Efforts to crack down on Florida’s pill mills have already shown results, Gov. Rick Scott and other state officials said Wednesday.
When Scott took office in January 2011, seven Floridians a day were dying of prescription-drug overdoses, and people from other states came here to make their buys.
Now, according to the 2011 Interim Drugs Identified in Deceased Persons Report, the number of prescription-drug deaths has fallen nearly eight percent compared to the same period in 2010.
And since their creation a year ago, Florida’s Drug Enforcement Strike Force Teams have made 2,150 arrests and seized nearly half a million pills, 391 weapons and $4.7 million, said Florida Department of Law Enforcement Commissioner Gerald Bailey.

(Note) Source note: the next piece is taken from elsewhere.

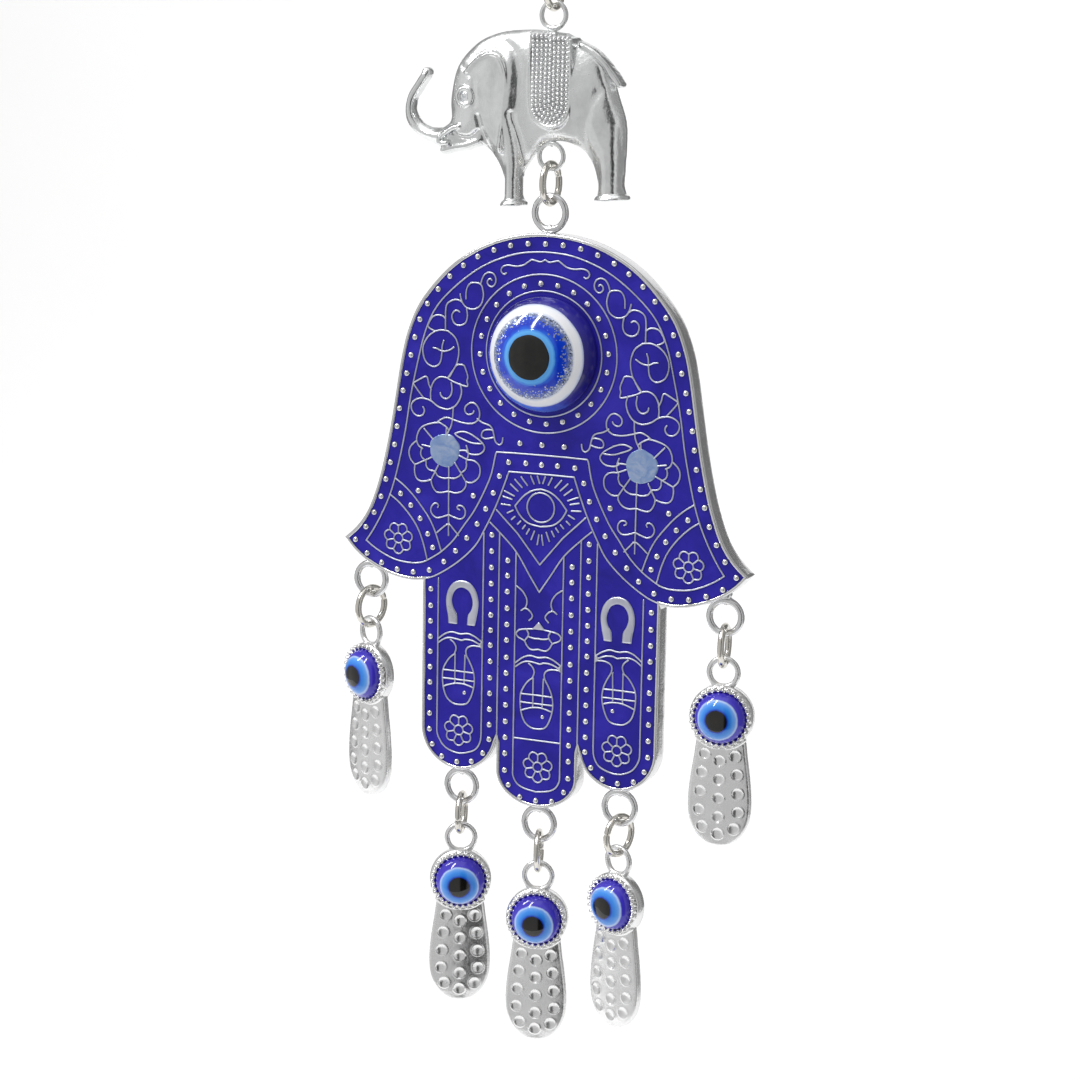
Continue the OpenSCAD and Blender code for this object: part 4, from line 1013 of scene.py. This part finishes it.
def surface_net(F):
    """Smooth mesh of the level F = 0, in grid steps."""
    ins = F < 0
    corners = [(i, j, k) for i in (0, 1) for j in (0, 1) for k in (0, 1)]
    n = [s - 1 for s in F.shape]
    cnt = sum(ins[i:n[0] + i, j:n[1] + j, k:n[2] + k].astype(np.int8) for i, j, k in corners)
    cells = np.argwhere((cnt > 0) & (cnt < 8))
    index = np.full(n, -1)
    index[tuple(cells.T)] = np.arange(len(cells))
    pos, hits = np.zeros((len(cells), 3)), np.zeros(len(cells))
    for a in corners:
        for axis in range(3):
            if a[axis]:
                continue
            c = list(a)
            c[axis] = 1
            fa, fb = F[tuple((cells + a).T)], F[tuple((cells + c).T)]
            x = (fa < 0) != (fb < 0)
            t = np.where(x, fa / np.where(fa == fb, 1, fa - fb), 0)
            p = np.array(a, float)[None] + t[:, None] * (np.array(c, float) - a)[None]
            pos[x] += p[x]
            hits[x] += 1
    pos = cells + pos / hits[:, None]
    faces = []
    for axis in range(3):
        o1, o2 = [k for k in range(3) if k != axis]
        lo = [slice(None)] * 3
        hi = [slice(None)] * 3
        lo[axis], hi[axis] = slice(0, F.shape[axis] - 1), slice(1, None)
        cross = np.argwhere(ins[tuple(lo)] != ins[tuple(hi)])
        cross = cross[(cross[:, o1] > 0) & (cross[:, o2] > 0) & (cross[:, o1] < n[o1]) & (cross[:, o2] < n[o2])]
        quad = []
        for s1, s2 in ((1, 1), (0, 1), (0, 0), (1, 0)):
            c = cross.copy()
            c[:, o1] -= s1
            c[:, o2] -= s2
            quad.append(index[tuple(c.T)])
        q = np.stack(quad, 1)
        flip = ins[tuple(cross.T)] ^ (axis == 1)
        q[flip] = q[flip][:, ::-1]
        faces.append(q[(q >= 0).all(1)])
    return pos, np.vstack(faces)


pos, quads = surface_net(F)
pts = np.stack([gx[0] + pos[:, 0] * step, ys[0] + pos[:, 1] * step, gz[0] + pos[:, 2] * step + EV], 1)
# relax the mesh a little, which takes out the grid's steps
ed = np.unique(np.sort(np.vstack([quads[:, [0, 1]], quads[:, [1, 2]], quads[:, [2, 3]], quads[:, [3, 0]]]), 1), axis=0)
deg = np.bincount(ed.ravel(), minlength=len(pts))[:, None]
for w in (0.55, 0.55, -0.45, 0.5, 0.5, -0.42):
    acc = np.zeros_like(pts)
    np.add.at(acc, ed[:, 0], pts[ed[:, 1]])
    np.add.at(acc, ed[:, 1], pts[ed[:, 0]])
    pts = pts + w * (acc / deg - pts)
b = Build()
b.add(pts, quads.tolist())
# the two loops
cast_loop(b, 0, ELOOP_TOP, -1, ELOOP_R, 0.9)
cast_loop(b, 0, ELOOP_LOW, 1, ELOOP_R, 0.9)
b.object("elephant_cast", "elephant", [ELEPHANT_METAL], ["elephant_body"], slot="cast_metal")
# beads on the blanket, in four rows that follow its round end
# under the beads lies a dark patina sheet of wider, lower domes, which also paints the shade in the gaps between them
b, gap_shade = Build(), Build()
for inset_ in (0.95, 1.83, 2.71, 3.59):
    wr = 4.42 - inset_
    row = [(0.75 - wr, 58.9), (0.75 - wr, 46.4)] + [(0.75 - wr * math.cos(a), 46.4 - wr * math.sin(a)) for a in np.linspace(0.1, math.pi - 0.1, 14)] + [(0.75 + wr, 46.4), (0.75 + wr, 58.5)]
    for u0, v in resample(row, 0.84):
        k = int(np.argmin((U - u0) ** 2 + (V - v) ** 2))
        b.dome(u0, -H[k] + 0.1, v + EV, 0.38, 0.44, 12, 4)
        gap_shade.dome(u0, -H[k] + 0.06, v + EV, 0.62, 0.12, 10, 2)
for v in np.arange(58.9, 45.9, -0.84):
    k = int(np.argmin((U - 0.75) ** 2 + (V - v) ** 2))
    b.dome(0.75, -H[k] + 0.1, v + EV, 0.38, 0.44, 12, 4)
    gap_shade.dome(0.75, -H[k] + 0.06, v + EV, 0.62, 0.12, 10, 2)
b.object("elephant_blanket_beads", "elephant", [ELEPHANT_METAL], slot="cast_metal")
gap_shade.object("elephant_blanket_gap_shade", "elephant", [GAP_PATINA_AND_SHADE], slot="cast_metal")
# the stone: a brilliant-cut top set in its socket
b = Build()
c = (-16.7, EV + 47.6)
nf = 12
def facets(t, k, r, y):
    return r, y
rows = []
for r, y, off in ((1.28, -2.35, 0), (1.28, -2.55, 0), (1.08, -2.86, 0.5), (0.70, -3.12, 0), (0.62, -3.14, 0)):
    th = (np.arange(nf) + off) * 2 * math.pi / nf
    rows.append(np.stack([c[0] + r * np.cos(th), np.full(nf, y), c[1] + r * np.sin(th)], 1))
b.grid(np.array(rows), wrap_v=True)
b.add(rows[-1], [tuple(range(nf))])
b.add(rows[0], [tuple(range(nf))])
CLEAR = Mat("clear_stone", Roughness=0.12, Metallic=0.55, Coat_Weight=1.0, Coat_Roughness=0.01)
CLEAR.set("Base Color", CLEAR.ramp(CLEAR.noise(1500, 2), [(0.3, lin(190, 196, 200)), (0.5, lin(236, 238, 240)), (0.7, (1, 1, 1))]))
b.object("elephant_stone", "elephant", [CLEAR.m], ["elephant_eye_stone"], smooth=False, slot="clear_stone")

# ---------------------------------------------------------------- stage
PAPER = Mat("paper", Roughness=0.9)
PAPER.set("Base Color", PAPER.ramp(PAPER.noise(3, 2), [(0.3, (0.93, 0.93, 0.93)), (0.7, (0.95, 0.95, 0.95))]))
PAPER.b.inputs["Emission Color"].default_value = (1, 1, 1, 1)
PAPER.b.inputs["Emission Strength"].default_value = 0.30
# a paper sweep: pale floor that curves up into a wall, just wider than the view
me = bpy.data.meshes.new("backdrop")
prof = [(-0.22, -0.42), (0.2, -0.42), (0.7, -0.42), (1.0, -0.42)] + [(1.0 + 0.4 * math.sin(a), -0.02 - 0.4 * math.cos(a)) for a in np.linspace(0.1, math.pi / 2, 14)] + [(1.4, 0.3), (1.4, 0.9)]
edges = [(-0.60 - 0.55 * (y + 0.22) / 1.62, 0.60 - 0.35 * (y + 0.22) / 1.62) for y, z in prof]
vv = [(x0 + (x1 - x0) * j / 8, y, z) for (y, z), (x0, x1) in zip(prof, edges) for j in range(9)]
ff = [(k * 9 + j, k * 9 + j + 1, (k + 1) * 9 + j + 1, (k + 1) * 9 + j) for k in range(len(prof) - 1) for j in range(8)]
me.from_pydata(vv, [], ff)
me.polygons.foreach_set("use_smooth", [True] * len(me.polygons))
me.materials.append(PAPER.m)
floor = bpy.data.objects.new("backdrop", me)
scene_c = bpy.context.scene.collection
scene_c.objects.link(floor)

scene = bpy.context.scene
w = bpy.data.worlds.new("studio")
scene.world = w
w.use_nodes = True
t = w.node_tree
bg = t.nodes["Background"]


def wn(kind, **props):
    n = t.nodes.new("ShaderNode" + kind)
    for k, v in props.items():
        setattr(n, k, v)
    return n


def wmath(op, a, b_=None, c=None):
    n = wn("Math", operation=op)
    for s, v in zip(n.inputs, (a, b_, c)):
        if v is None:
            continue
        if isinstance(v, bpy.types.NodeSocket):
            t.links.new(v, s)
        else:
            s.default_value = v
    return n.outputs[0]


tc = wn("TexCoord")
sp = wn("SeparateXYZ")
t.links.new(tc.outputs["Generated"], sp.inputs[0])
az = wmath("MULTIPLY", wmath("ARCTAN2", sp.outputs[0], wmath("MULTIPLY", sp.outputs[1], -1.0)), 57.2958)   # 0 is the camera's side, + towards +X
el = wmath("MULTIPLY", wmath("ARCSINE", sp.outputs[2]), 57.2958)


def band(v, centre, half, edge):
    """1 inside centre +- half, falling to 0 over edge."""
    m = wn("MapRange", interpolation_type="SMOOTHSTEP")
    t.links.new(wmath("ABSOLUTE", wmath("SUBTRACT", v, centre)), m.inputs[0])
    m.inputs[1].default_value, m.inputs[2].default_value = half, half + edge
    m.inputs[3].default_value, m.inputs[4].default_value = 1, 0
    return m.outputs[0]


# a pale studio: bright panels left, right and above, dark cloth at the sides and a dark room behind the camera
def add(level, amount, *masks):
    m = masks[0]
    for k in masks[1:]:
        m = wmath("MULTIPLY", m, k)
    return wmath("ADD", level, wmath("MULTIPLY", m, amount))


def cut(level, amount, *masks):
    m = masks[0]
    for k in masks[1:]:
        m = wmath("MULTIPLY", m, k)
    return wmath("MULTIPLY", level, wmath("SUBTRACT", 1.0, wmath("MULTIPLY", m, amount)))


level = wmath("ADD", 0.58, 0.0)
level = add(level, 0.12, band(az, -62, 20, 16), band(el, 14, 40, 16))     # left panel
level = add(level, 0.25, band(az, 62, 10, 10), band(el, 10, 34, 14))      # right panel
level = add(level, 0.18, band(el, 90, 26, 18))                             # overhead
level = cut(level, 0.93, band(az, 37, 9, 10), band(el, -2, 38, 12))       # dark room beside the camera
level = cut(level, 0.45, band(az, 96, 16, 22), band(el, 0, 60, 15))
level = cut(level, 0.45, band(az, -112, 14, 22), band(el, 0, 60, 15))
level = cut(level, 0.65, band(az, 156, 20, 12), band(el, 0, 60, 15))
t.links.new(level, bg.inputs["Strength"])
bg.inputs["Color"].default_value = (1, 1, 1, 1)


def softbox(name, az_, el_, dist, w_, h_, watts):
    a, e = math.radians(az_), math.radians(el_)
    target = Vector((0, 0, -0.11))
    back = Vector((math.sin(a) * math.cos(e), -math.cos(a) * math.cos(e), math.sin(e)))
    L = bpy.data.lights.new(name, "AREA")
    L.shape, L.size, L.size_y, L.energy = "RECTANGLE", w_, h_, watts
    o = bpy.data.objects.new(name, L)
    scene.collection.objects.link(o)
    o.location = target + back * dist
    o.rotation_mode = "QUATERNION"
    o.rotation_quaternion = (-back).to_track_quat("-Z", "Y")
    return o


softbox("strip_left", -66, 46, 1.1, 0.09, 0.5, 3.6)
softbox("strip_mid", -28, 52, 1.1, 0.09, 0.5, 3.6)
softbox("top", 0, 80, 1.2, 1.0, 0.8, 1.2)

# ---------------------------------------------------------------- camera, at the photograph's viewpoint
yaw, pit, roll = math.radians(23.981), math.radians(10.446), math.radians(-1.028)
fwd = Vector((-math.sin(yaw) * math.cos(pit), math.cos(yaw) * math.cos(pit), -math.sin(pit)))
right = Vector((math.cos(yaw), math.sin(yaw), 0))
down = fwd.cross(right)
r2 = right * math.cos(roll) + down * math.sin(roll)
d2 = -right * math.sin(roll) + down * math.cos(roll)
cam = bpy.data.objects.new("camera", bpy.data.cameras.new("camera"))
scene.collection.objects.link(cam)
cam.data.lens, cam.data.sensor_width = 88.44, 36
cam.data.clip_start, cam.data.clip_end = 0.01, 20
M = Matrix.Identity(4)
for k, axis in enumerate((r2, -d2, -fwd)):
    for j in range(3):
        M[j][k] = axis[j]
M.translation = (0.20266, -0.45766, -0.03533)
cam.matrix_world = M
scene.camera = cam
scene.view_settings.view_transform = "Standard"

bpy.context.view_layer.update()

“We’ve gone from being known as the ‘Oxy Express’ to being a role model for our sister states,” Bailey said.
As a result of law enforcement efforts and a new state law, which went into effect on July 1, oxycodone purchases by Florida doctors have dropped 97 percent from 2010 to 2011, officials said.
In 2010, Florida was home to 90 of the nation’s top 100 Oxycodone-buying doctors and 53 of its top 100 Oxycodone-buying pharmacies. But over the last year, the number of such doctors has been reduced by 85 percent, to 13, and the number of pharmacies has dropped 64 percent, to 19; the number of pain clinics has dropped from 800 to 508 statewide.